> [Excerpted data]:
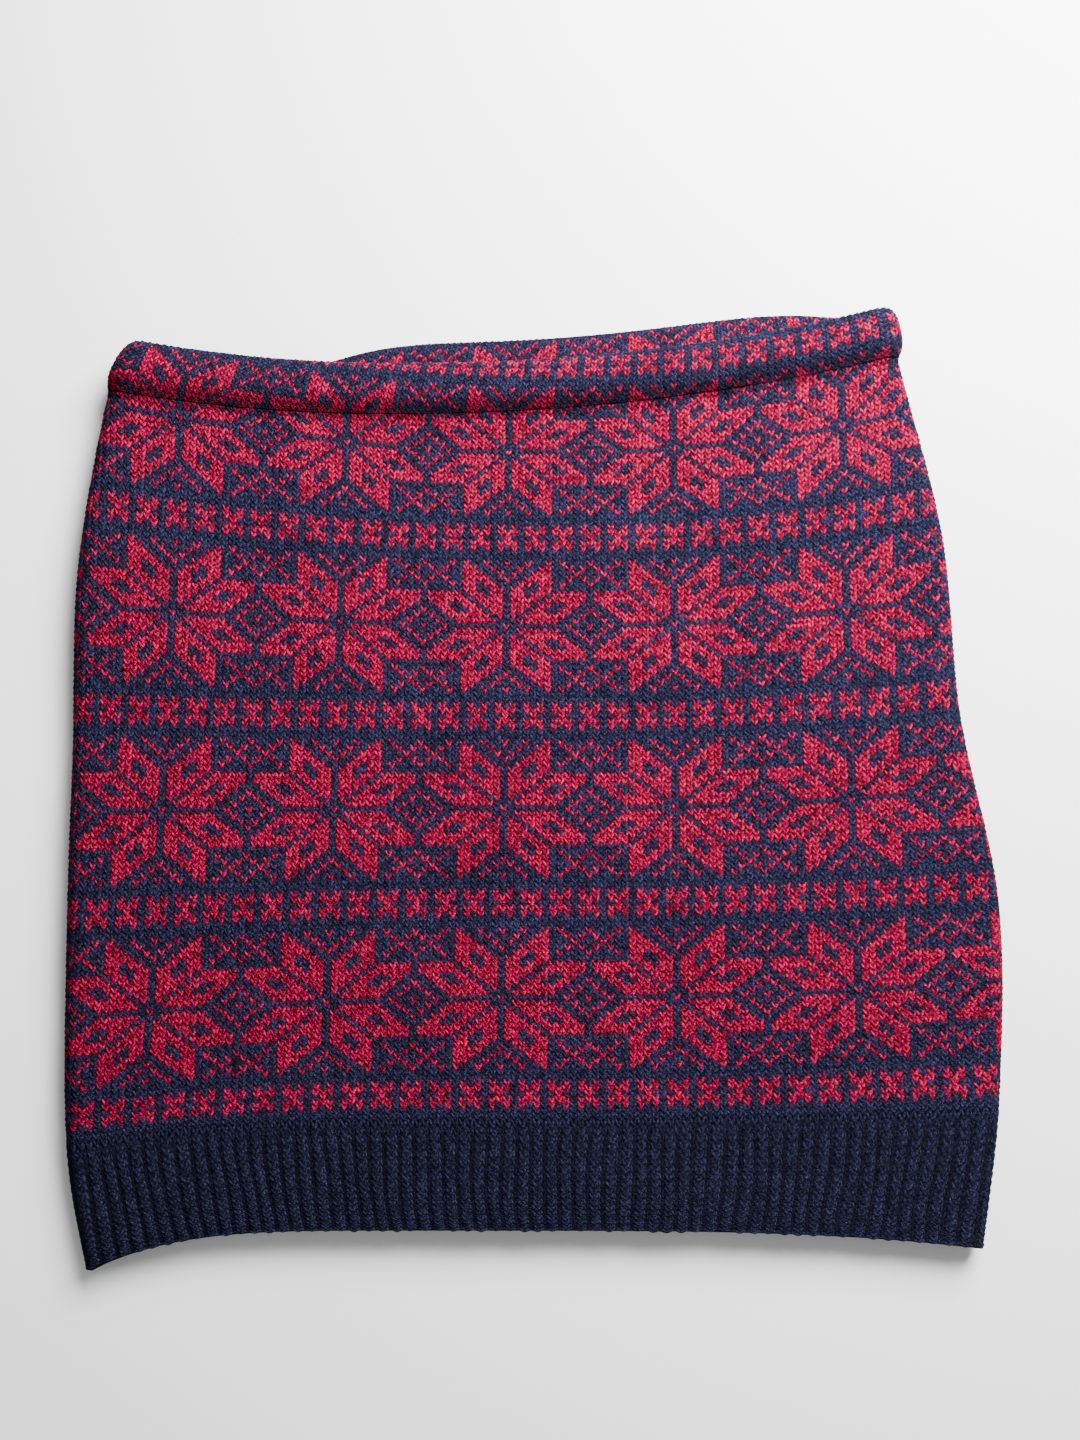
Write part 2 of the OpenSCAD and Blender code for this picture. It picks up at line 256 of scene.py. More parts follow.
def front_y(wale, course):
    """The front's distance up, eased so that its first course starts exactly on the top of the rib."""
    start = level_y(wale_x(wale, RIB_TOP_COURSE), RIB_LEVEL + 0 * wale, 1)
    fade = np.clip(1 - (course - RIB_TOP_COURSE) / EASED_COURSES, 0, 1) ** 2
    return course_y(wale, course) + (start - course_y(wale, RIB_TOP_COURSE)) * fade


def back_waist_course(wale):
    """The course in which each wale of the back meets the waist seam: the same all along, but for a slant."""
    return 76.0 + 0.03 * wale


def stitch_level(wale, course, side):
    """Level of a stitch. The back's courses are spread evenly between the rib and the waist seam."""
    if side > 0:
        return level_at(wale_x(wale, course), front_y(wale, course))
    share = (course - RIB_TOP_COURSE) / (back_waist_course(wale) - RIB_TOP_COURSE)
    return RIB_LEVEL + (WAIST_LEVEL - RIB_LEVEL) * share


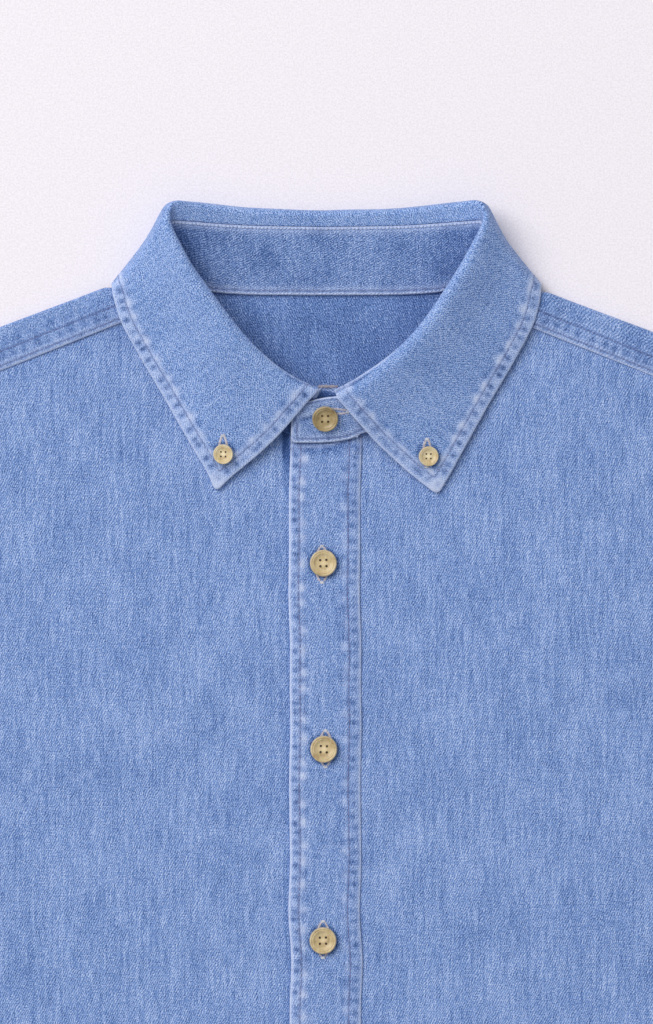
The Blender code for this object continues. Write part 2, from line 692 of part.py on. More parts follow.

> [Your objective]: Word for word, extract all the records.

> [Task response]:
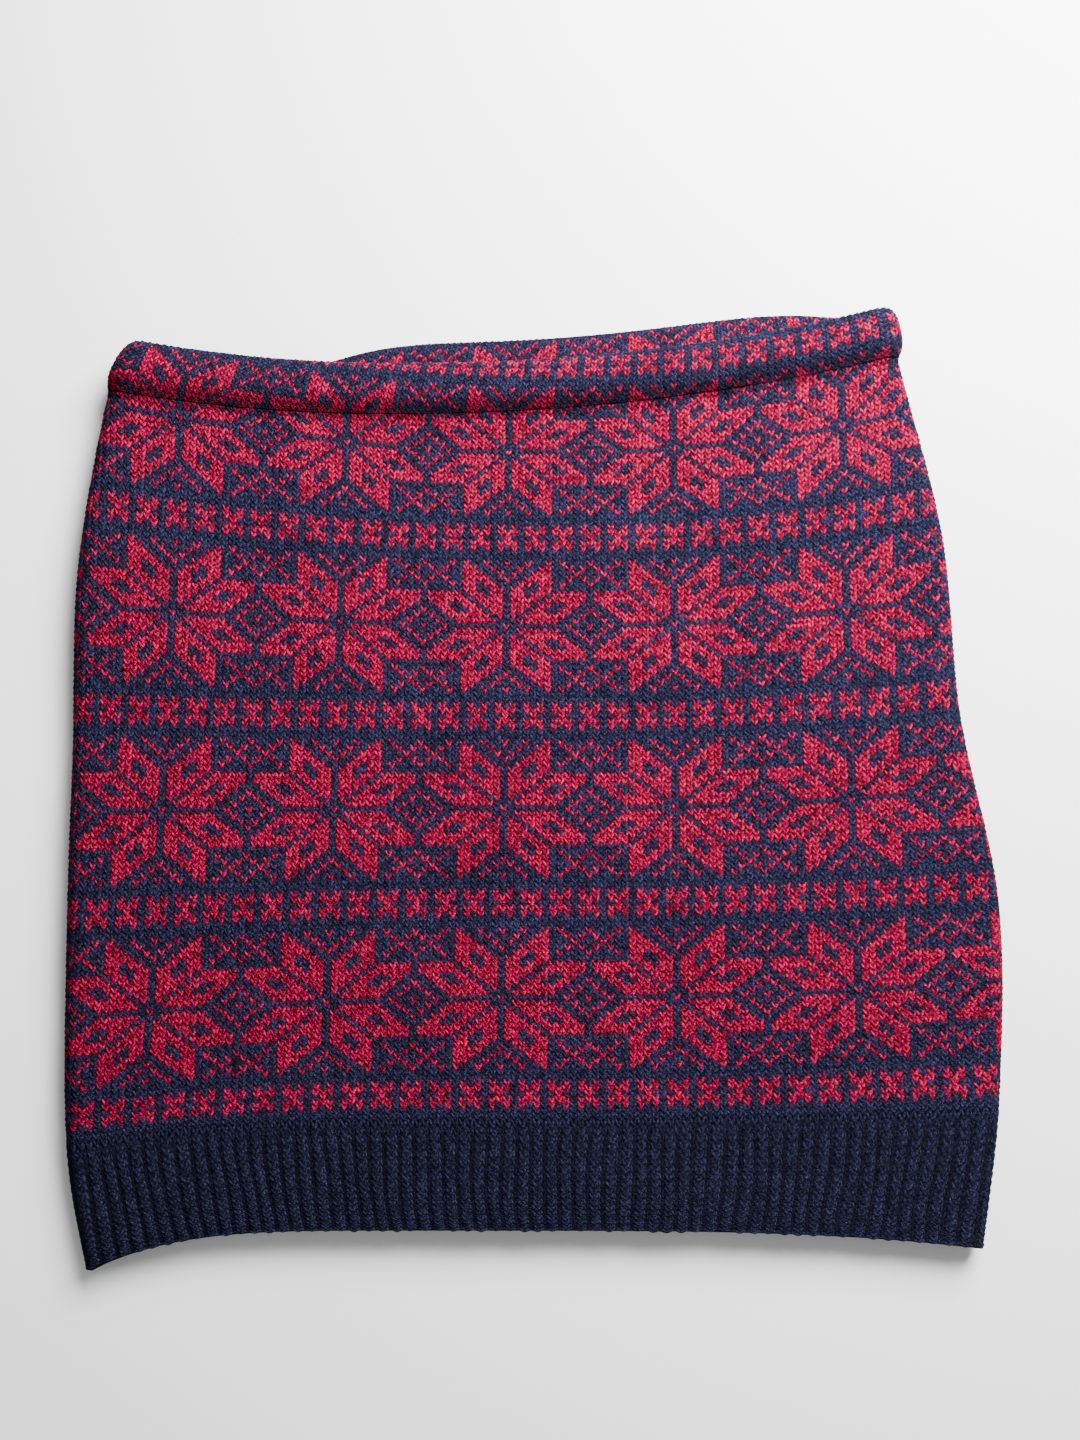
Write part 2 of the OpenSCAD and Blender code for this picture. It picks up at line 256 of scene.py. More parts follow.
def front_y(wale, course):
    """The front's distance up, eased so that its first course starts exactly on the top of the rib."""
    start = level_y(wale_x(wale, RIB_TOP_COURSE), RIB_LEVEL + 0 * wale, 1)
    fade = np.clip(1 - (course - RIB_TOP_COURSE) / EASED_COURSES, 0, 1) ** 2
    return course_y(wale, course) + (start - course_y(wale, RIB_TOP_COURSE)) * fade


def back_waist_course(wale):
    """The course in which each wale of the back meets the waist seam: the same all along, but for a slant."""
    return 76.0 + 0.03 * wale


def stitch_level(wale, course, side):
    """Level of a stitch. The back's courses are spread evenly between the rib and the waist seam."""
    if side > 0:
        return level_at(wale_x(wale, course), front_y(wale, course))
    share = (course - RIB_TOP_COURSE) / (back_waist_course(wale) - RIB_TOP_COURSE)
    return RIB_LEVEL + (WAIST_LEVEL - RIB_LEVEL) * share


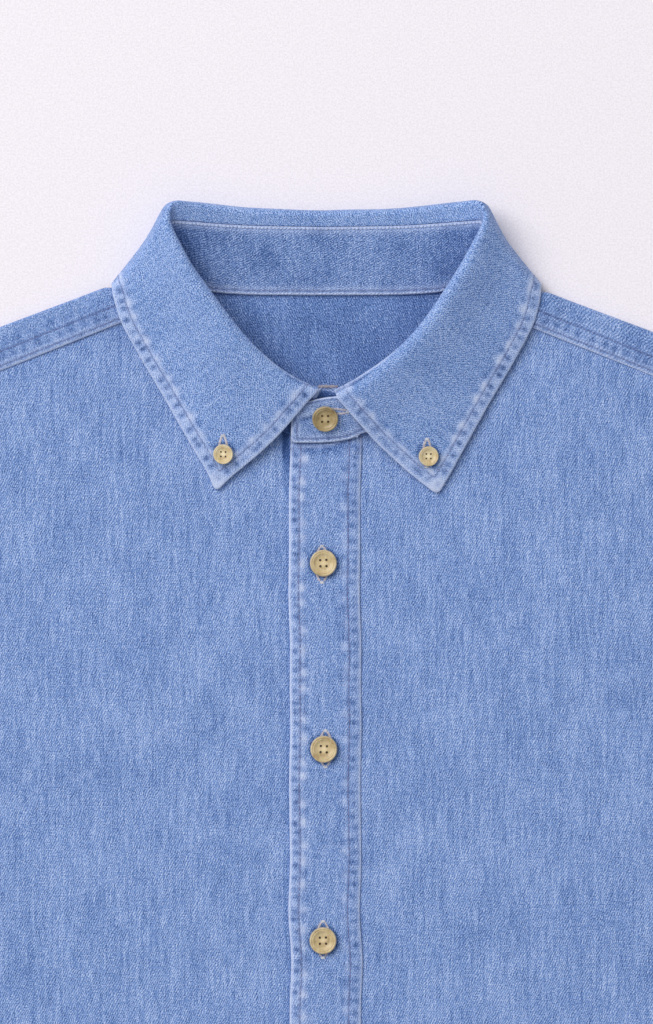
The Blender code for this object continues. Write part 2, from line 692 of part.py on. More parts follow.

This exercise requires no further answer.